YOUR INSTRUCTIONS:
Output exactly the span of lines that begins at the line containing "Line((0, well_floor), (0, 0))" and ends at the line containing "before = set(bpy.data.objects)", both lines included.

EXTRACTED ENTRIES:
────────────────
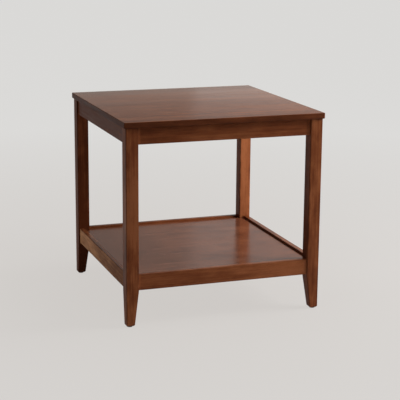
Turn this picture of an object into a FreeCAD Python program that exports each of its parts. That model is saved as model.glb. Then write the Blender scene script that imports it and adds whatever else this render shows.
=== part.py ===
import FreeCAD, Part
import math
import os

# End table with a lower shelf. Four square legs with tapered feet carry four aprons under the top and
# four rails round the shelf. Every apron and rail is dowelled into the legs. A corner block behind each
# top corner is screwed to the aprons, pulls the leg in with a hanger bolt and holds the top down.
# Origin: on the floor, under the middle of the top. +X runs along the front to the right, +Y to the back.
# Millimetres throughout.

# ---- Overall sizes ----
TABLE_WIDTH = 572.0
TABLE_DEPTH = 572.0
TABLE_HEIGHT = 560.0

# ---- Top ----
TOP_THICKNESS = 16.0
TOP_OVERHANG = 5.0            # past the outer faces of the legs
TOP_CORNER_RADIUS = 4.0       # seen from above
TOP_EDGE_RADIUS = 1.5         # upper arris
TOP_UNDER_BEVEL = 1.5         # lower arris

# ---- Legs ----
LEG_SIZE = 35.0
LEG_ARRIS_RADIUS = 2.0
TAPER_HEIGHT = 98.0           # the two inner faces taper from here down to the floor
FOOT_SIZE = 23.0              # width that the taper reaches at the floor
FOOT_BEVEL = 2.5              # round the bottom of the foot
LEG_FLAT = 7.0                # bevel on the inner corner, where the hanger bolt goes in

# ---- Aprons, under the top ----
APRON_HEIGHT = 45.0
APRON_THICKNESS = 18.0
APRON_RECESS = 4.5            # behind the outer faces of the legs
APRON_ARRIS_RADIUS = 1.5

# ---- Rails, round the shelf ----
RAIL_BOTTOM = 101.0           # above the floor
RAIL_HEIGHT = 45.0
RAIL_THICKNESS = 16.0
RAIL_RECESS = 4.5
RAIL_ARRIS_RADIUS = 2.0

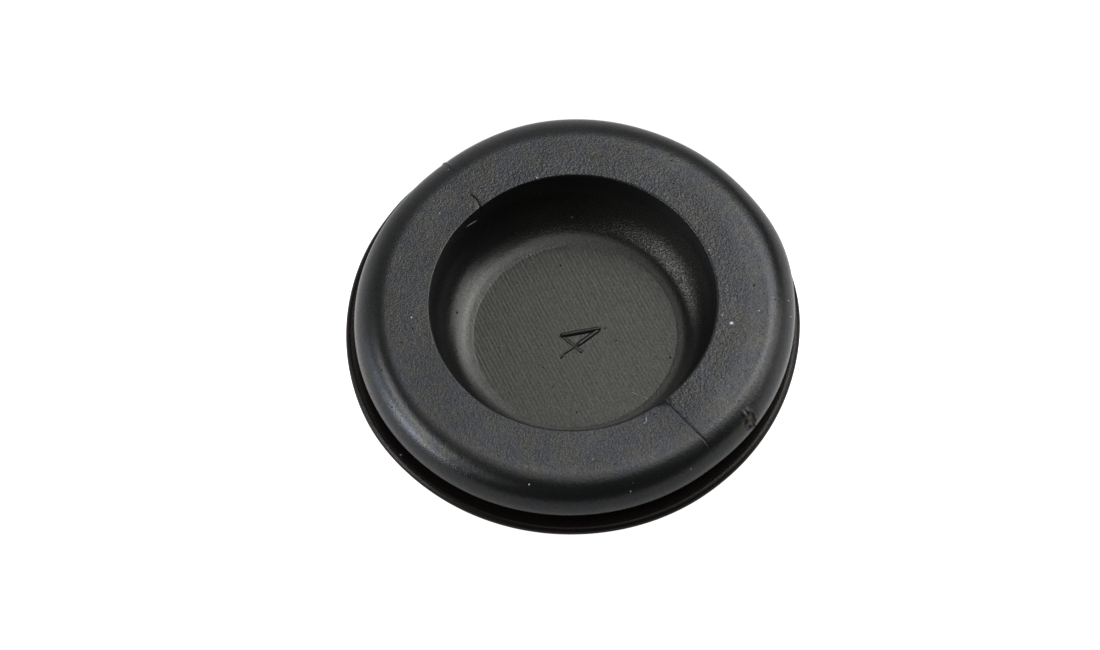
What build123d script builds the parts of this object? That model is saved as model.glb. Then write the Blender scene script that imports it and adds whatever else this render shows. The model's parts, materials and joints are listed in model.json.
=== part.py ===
"""Closed rubber grommet (blanking grommet) for a 25 mm hole in sheet metal.

One moulded piece of soft black rubber.  It is a body of revolution about Z: a short neck fills the
hole, a flange on each side of the neck grips the sheet, and a cup-shaped well is sunk into the top so
that the middle of the plug is only a thin web.  The well makes the neck a flexible ring, which is what
lets the tapered lower flange squeeze through the hole when the plug is pushed in.

Frame: millimetres, +Z up along the axis, origin at the centre of the flat underside.
"""

import os
from math import cos, radians, sin, tan

from build123d import *

# ---------------------------------------------------------------------------------------------------
# Driving dimensions, millimetres and degrees
# ---------------------------------------------------------------------------------------------------
HOLE_DIAMETER = 25.0          # hole in the sheet, and so the neck of the grommet
SHEET_THICKNESS = 1.5         # sheet that the groove holds
TOTAL_HEIGHT = 7.2            # underside to top face

LOWER_FLANGE_DIAMETER = 34.0  # the side that is pushed through the hole
LOWER_FLANGE_THICKNESS = 3.0  # underside to the start of the groove
LOWER_LIP_RADIUS = 0.4        # rounding of the lower flange's edge beside the groove
TAPER_ANGLE = 45.0            # lead-in taper under the lower flange, measured from the underside

UPPER_FLANGE_DIAMETER = 32.6  # the side that stays in view
UPPER_ROUNDING_WIDTH = 2.4    # the flat top face rolls over to the rim in this width

WELL_DIAMETER = 21.2          # mouth of the well
WELL_DEPTH = 5.6              # top face to the floor of the well
WELL_DRAFT_ANGLE = 2.5        # the wall leans in by this much so that the core draws out
WELL_CORNER_RADIUS = 2.6      # large fillet between wall and floor
CORE_STEP = 0.08              # the flat end of the core stands out below the end of the fillet

# ---------------------------------------------------------------------------------------------------
# Sizes that follow from them
# ---------------------------------------------------------------------------------------------------
neck_radius = HOLE_DIAMETER / 2
lower_radius = LOWER_FLANGE_DIAMETER / 2
upper_radius = UPPER_FLANGE_DIAMETER / 2
mouth_radius = WELL_DIAMETER / 2

groove_bottom = LOWER_FLANGE_THICKNESS
groove_top = groove_bottom + SHEET_THICKNESS
upper_flange_thickness = TOTAL_HEIGHT - groove_top
top_face_radius = upper_radius - UPPER_ROUNDING_WIDTH          # the flat of the top face ends here

lower_rim_height = groove_bottom - LOWER_LIP_RADIUS            # widest level of the lower flange
underside_radius = lower_radius - lower_rim_height / tan(radians(TAPER_ANGLE))

well_floor = TOTAL_HEIGHT - WELL_DEPTH
corner_end = well_floor + CORE_STEP                            # level at which the fillet ends
draft = radians(WELL_DRAFT_ANGLE)
corner_centre_height = corner_end + WELL_CORNER_RADIUS
wall_foot_height = corner_centre_height - WELL_CORNER_RADIUS * sin(draft)
wall_foot_radius = mouth_radius - (TOTAL_HEIGHT - wall_foot_height) * tan(draft)
well_floor_radius = wall_foot_radius - WELL_CORNER_RADIUS * cos(draft)


def lower_flange():
    """Underside, lead-in taper and the rounded lip beside the groove."""
    Line((0, 0), (underside_radius, 0))
    Line((underside_radius, 0), (lower_radius, lower_rim_height))
    CenterArc((lower_radius - LOWER_LIP_RADIUS, lower_rim_height), LOWER_LIP_RADIUS, 0, 90)


def panel_groove():
    """Two flat faces that grip the sheet, and the neck between them."""
    Line((lower_radius - LOWER_LIP_RADIUS, groove_bottom), (neck_radius, groove_bottom))
    Line((neck_radius, groove_bottom), (neck_radius, groove_top))
    Line((neck_radius, groove_top), (upper_radius, groove_top))


def upper_flange():
    """The rim, which rolls over in a quarter ellipse to the flat top face."""
    EllipticalCenterArc(
        (top_face_radius, groove_top),
        UPPER_ROUNDING_WIDTH,
        upper_flange_thickness,
        start_angle=0,
        arc_size=90,
    )
    Line((top_face_radius, TOTAL_HEIGHT), (mouth_radius, TOTAL_HEIGHT))


def well():
    """Crisp mouth, drafted wall, large corner fillet and the slightly sunk disc of the floor."""
    Line((mouth_radius, TOTAL_HEIGHT), (wall_foot_radius, wall_foot_height))
    CenterArc(
        (well_floor_radius, corner_centre_height),
        WELL_CORNER_RADIUS,
        -WELL_DRAFT_ANGLE,
        WELL_DRAFT_ANGLE - 90,
    )
    Line((well_floor_radius, corner_end), (well_floor_radius, well_floor))
    Line((well_floor_radius, well_floor), (0, well_floor))


# ---------------------------------------------------------------------------------------------------
# The half section, turned once about the axis
# ---------------------------------------------------------------------------------------------------
with BuildPart() as grommet:
    with BuildSketch(Plane.XZ):
        with BuildLine():
            lower_flange()
            panel_groove()
            upper_flange()
            well()
            Line((0, well_floor), (0, 0))
        make_face()
    revolve(axis=Axis.Z)

grommet.part.label = "blanking_grommet"

print("web thickness", round(well_floor, 3))
print("flat underside, radius", round(underside_radius, 3))
print("floor of the well, radius", round(well_floor_radius, 3))
print("wall of the neck at the mouth", round(neck_radius - mouth_radius, 3))
print("volume, cubic millimetres", round(grommet.part.volume, 1))

os.makedirs("parts", exist_ok=True)
export_step(grommet.part, "parts/blanking_grommet.step")
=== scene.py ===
# %% [markdown]
# # A moulded rubber blanking grommet
# The object is one piece of black rubber that plugs a round hole in a panel. A wide lower
# flange and a rounded upper flange hold the panel between them in a groove, and a cup-shaped
# well leaves only a thin web of rubber at the bottom so that the plug can flex into its hole.
# The CAD model of the part is loaded first. Everything made later stays in its frame.

import json
import math

import bpy
import numpy as np
from mathutils import Matrix, Vector

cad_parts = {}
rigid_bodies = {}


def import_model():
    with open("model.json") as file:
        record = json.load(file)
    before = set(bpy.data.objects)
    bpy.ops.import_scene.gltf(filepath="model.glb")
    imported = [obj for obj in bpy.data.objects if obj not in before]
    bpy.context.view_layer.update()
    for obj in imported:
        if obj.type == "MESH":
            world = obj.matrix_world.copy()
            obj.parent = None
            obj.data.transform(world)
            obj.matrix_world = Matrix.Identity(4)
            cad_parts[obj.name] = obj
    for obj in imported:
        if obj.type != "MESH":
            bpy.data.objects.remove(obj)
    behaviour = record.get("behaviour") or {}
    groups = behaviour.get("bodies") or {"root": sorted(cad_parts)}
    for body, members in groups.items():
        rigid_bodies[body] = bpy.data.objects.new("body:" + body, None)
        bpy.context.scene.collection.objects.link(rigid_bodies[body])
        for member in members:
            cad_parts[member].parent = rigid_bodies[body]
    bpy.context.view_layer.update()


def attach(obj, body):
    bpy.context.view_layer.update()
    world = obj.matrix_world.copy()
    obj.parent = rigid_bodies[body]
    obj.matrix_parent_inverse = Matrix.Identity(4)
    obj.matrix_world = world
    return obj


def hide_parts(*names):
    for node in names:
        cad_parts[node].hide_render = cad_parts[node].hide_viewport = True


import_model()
CAD_NODE = "blanking_grommet"

# %% [markdown]
# Blender counts in metres here and the part is drawn in millimetres, so one constant does the
# conversion. The sizes below are the driving dimensions of the part, with the small roundings
# that every moulded edge has and that the CAD leaves sharp.

# %% Sizes of the part
MM = 0.001

HOLE_DIAMETER = 25.0
SHEET_THICKNESS = 1.5
TOTAL_HEIGHT = 7.2
LOWER_FLANGE_DIAMETER = 34.0
LOWER_FLANGE_THICKNESS = 3.0
LOWER_LIP_RADIUS = 0.4
UPPER_FLANGE_DIAMETER = 32.6
UPPER_ROUNDING_WIDTH = 2.4
WELL_DIAMETER = 21.2
WELL_DEPTH = 5.6
WELL_DRAFT_ANGLE = 2.5
WELL_CORNER_RADIUS = 2.6
WELL_CORNER_HEIGHT = 3.0
CORE_STEP = 0.02
CORE_BEVEL = 0.18
HEEL_CUT_IN, HEEL_CUT_UP = 0.12, 0.09
LIP_CUT = 0.12  # the taper ends here, behind the start of the lip, so a fine crease is left
MIDDLE_RADIUS = 1.0  # the rings stop here, and a fan of triangles closes the middle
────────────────
THE OUTPUT:
            Line((0, well_floor), (0, 0))
        make_face()
    revolve(axis=Axis.Z)

grommet.part.label = "blanking_grommet"

print("web thickness", round(well_floor, 3))
print("flat underside, radius", round(underside_radius, 3))
print("floor of the well, radius", round(well_floor_radius, 3))
print("wall of the neck at the mouth", round(neck_radius - mouth_radius, 3))
print("volume, cubic millimetres", round(grommet.part.volume, 1))

os.makedirs("parts", exist_ok=True)
export_step(grommet.part, "parts/blanking_grommet.step")
=== scene.py ===
# %% [markdown]
# # A moulded rubber blanking grommet
# The object is one piece of black rubber that plugs a round hole in a panel. A wide lower
# flange and a rounded upper flange hold the panel between them in a groove, and a cup-shaped
# well leaves only a thin web of rubber at the bottom so that the plug can flex into its hole.
# The CAD model of the part is loaded first. Everything made later stays in its frame.

import json
import math

import bpy
import numpy as np
from mathutils import Matrix, Vector

cad_parts = {}
rigid_bodies = {}


def import_model():
    with open("model.json") as file:
        record = json.load(file)
    before = set(bpy.data.objects)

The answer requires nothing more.